The UK Royal Ballet and Opera (RBO) has dropped a planned run of the opera Tosca in Tel Aviv after its staff signed a scathing open letter against Israel.
RBO CEO Alex Beard announced the decision to staff on August 1 in an internal message, saying, “Our new production of Tosca will not be going to Israel.”
A spokesperson for the group Artists for Palestine UK, which saw the missive, said, “This is a welcome breakthrough for institutional accountability and a victory for grassroots organizing. Across the cultural sector, too many institutions faced with genocide have opted for silence – or worse. The RBO staff’s open letter is an essential ethical uprising against this refusal to speak out.”
The Israeli Opera website has dropped a reference to the RBO’s building, commonly referred to as Covent Garden.
The decision comes after 182 staffers at RBO signed an open letter on Friday demanding that the organization “withhold productions from institutions that legitimize and economically support a state engaged in the mass killing of civilians,” and that it “reject current or future performances in Israel.”

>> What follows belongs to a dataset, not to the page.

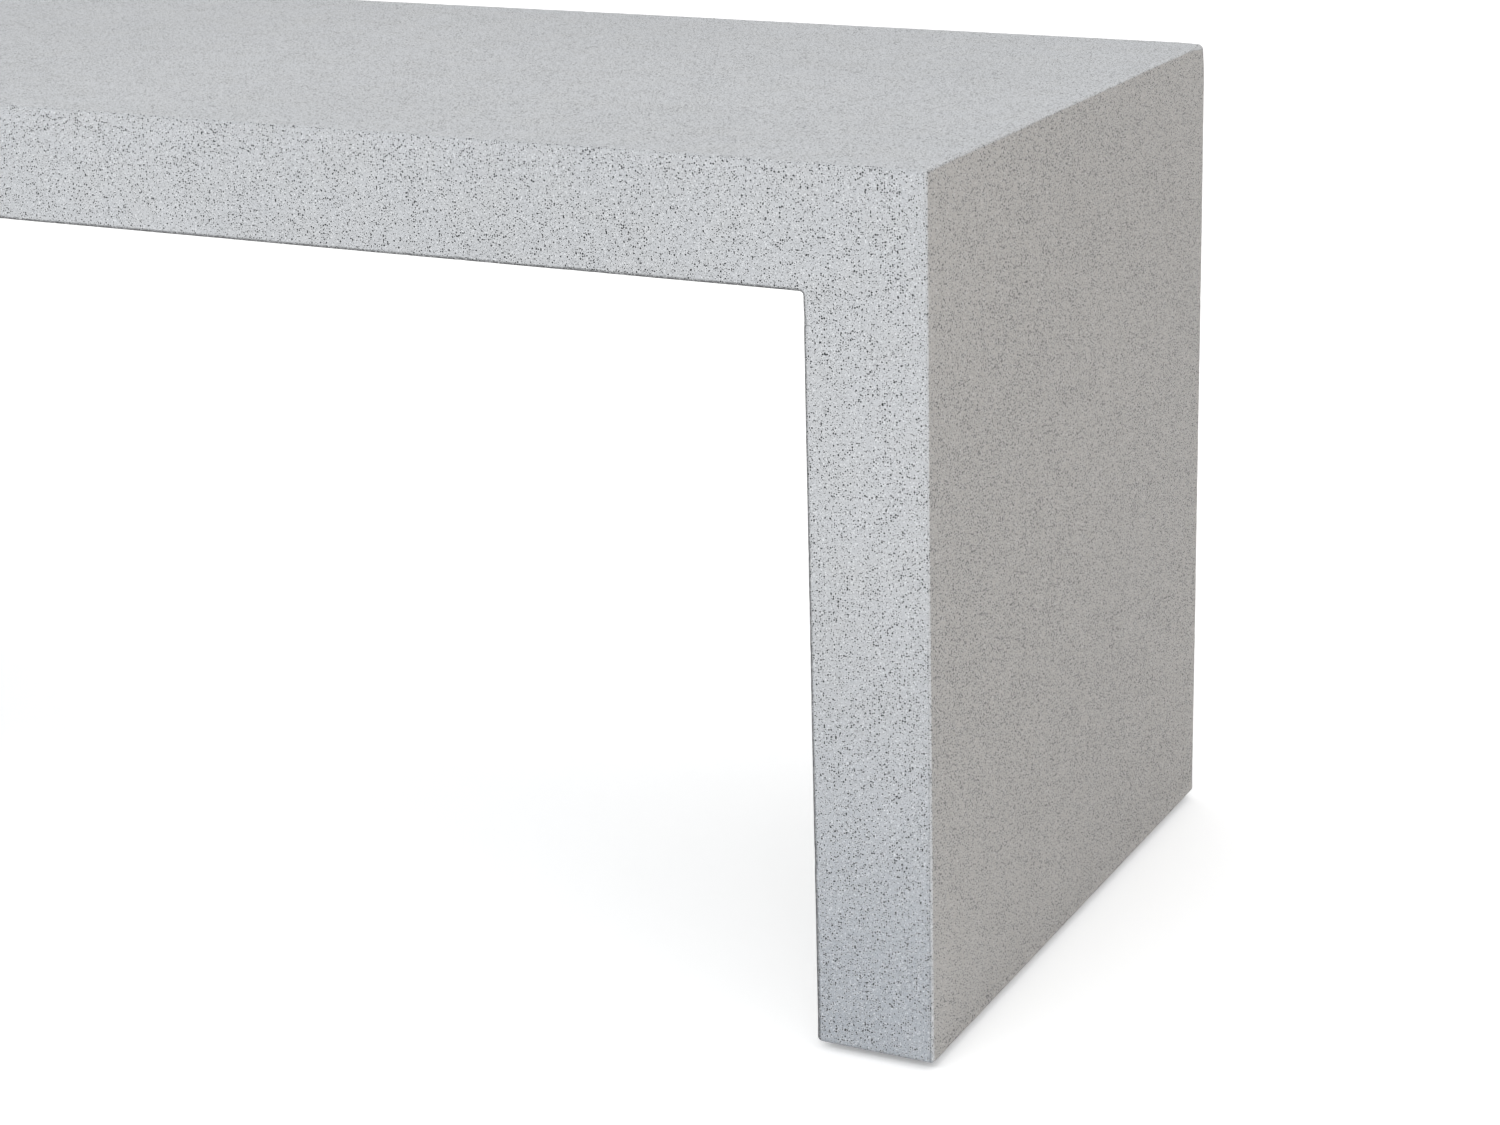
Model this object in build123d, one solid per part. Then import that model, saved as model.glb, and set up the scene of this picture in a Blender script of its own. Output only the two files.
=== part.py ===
"""Waterfall bench: a U of fibre-reinforced concrete skins on a welded steel tube frame.

Millimetres. +X runs along the bench, +Y to its back, +Z up. The origin is on the floor, under the
middle of the bench, with the levelling feet screwed fully in.
"""

import os

from build123d import *

# ---- overall sizes ----
length = 1200.0
depth = 390.0
height = 450.0  # floor to seat, feet screwed fully in
foot_reveal = 4.0  # gap between the floor and the concrete
seat_thickness = 62.0
leg_thickness = 64.0

# ---- concrete ----
skin = 12.0  # cast outer skin: top, ends, front and back cheeks
panel_thickness = 10.0  # closing panels on the inside of the U
outer_corner = 4.0  # radius where the top turns down into the ends
inner_corner = 2.0  # radius where the seat underside meets a leg
bottom_corner = 2.5  # radius at the leg bottoms, across the ends and inside faces
arris = 1.5  # radius all round the front and back faces
joint = 0.4  # filled joint between a closing panel and the cheeks
panel_chamfer = 0.8
base_thickness = 8.0  # plate across the bottom of a leg
weep_hole_radius = 4.0
weep_hole_offset = 60.0  # each side of the leg's middle, along Y

# ---- steel frame ----
pad_thickness = 5.0  # least thickness of the pads between the frame and the concrete
tube_wall = 2.0
tube_corner = 3.0  # outside corner radius of the tube
cheek_gap = 5.0  # between the frame and the front and back cheeks
leg_cross_rise = 40.0  # leg cross tube above the bottom of the posts
corner_plate_thickness = 3.0
corner_plate_edge = 3.0  # tube left bare each side of a corner plate, for the weld
corner_plate_reach = 88.0
cross_tube_gap = 6.0  # between a corner plate and the cross tube beside it

# ---- bonding pads and foam ----
pad_length = 60.0
rail_pad_count = 5  # pads along each rail
rail_pad_inset = 87.0  # outermost rail pads, in from the posts
post_pad_count = 3  # pads up each post
post_pad_inset = 60.0  # highest and lowest post pads, from the ends of the leg's hollow
foam_gap = 0.5

# ---- levelling feet, from the floor up ----
sole_thickness = 3.0
sole_clearance = 0.1
sole_edge = 0.5
foot_radius = 15.0
foot_underside = 1.0
foot_rim = 2.5  # wall round the sole
foot_rim_height = 3.5
foot_floor = 1.5  # between the sole and the button of the stem
button_radius = 6.0  # end of the stem, which turns in the foot
button_height = 3.0
button_clearance = 0.08
neck_radius = 3.5
hub_wall = 2.4
hub_roof = 3.0  # holds the button down in the foot
collar_gap = 0.8  # foot to collar
collar_height = 3.5
collar_land = 1.6  # flats of the hexagon collar, out past the thread
collar_stop_gap = 0.3  # collar to base plate, foot fully in
thread_radius = 4.9
thread_clearance = 0.1  # radial, in the threaded plug
stem_hole_clearance = 0.6  # radial, in the base plate
thread_spare = 2.0  # stem past the top of the plug, foot fully in
thread_lead_in = 1.0
plug_flange = 3.0
plug_length = 20.0
plug_clearance = 0.1

# ---- levels and faces worked out from the sizes above ----
button_bottom = sole_thickness + foot_floor
hub_radius = button_radius + button_clearance + hub_wall
hub_top = button_bottom + button_height + 2 * button_clearance + hub_roof
collar_bottom = hub_top + collar_gap
collar_top = collar_bottom + collar_height
base_bottom = collar_top + collar_stop_gap
base_top = base_bottom + base_thickness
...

“This decision [to hire out a separate opera, Turandot, to Tel Aviv] cannot be viewed as neutral. It is a deliberate alignment, materially and symbolically, with a government currently engaged in crimes against humanity,” it said.
“The RBO is clearly making a strong political statement by allowing its production and intellectual property to be presented in a space that openly rewards and legitimizes the very forces responsible for the daily killings of civilians in Gaza,” the staffers continued.
Beard told The Guardian that he is “appalled by the crisis in Gaza and recognizes the deep emotional impact this has had across the community and wider society.”
“On this issue, we acknowledge and respect the full range of views held by our staff, artists, and audiences,” he said.
'Stand in solidarity with performer who raised Palestinian flag on stage'
The letter’s signatories also called on the RBO to “stand in solidarity with the performer who bravely displayed the Palestinian flag on our stage” and call for the director of opera to be “held accountable for his public display of aggression toward a performer exercising their right to express a deeply moral and political truth.”
This is referring to an incident on July 19 during which a freelance cast member, Daniel Perry, of the Royal Opera House in London, raised a Palestinian flag on stage at the end of a performance of Giuseppe Verdi’s Il Trovatore.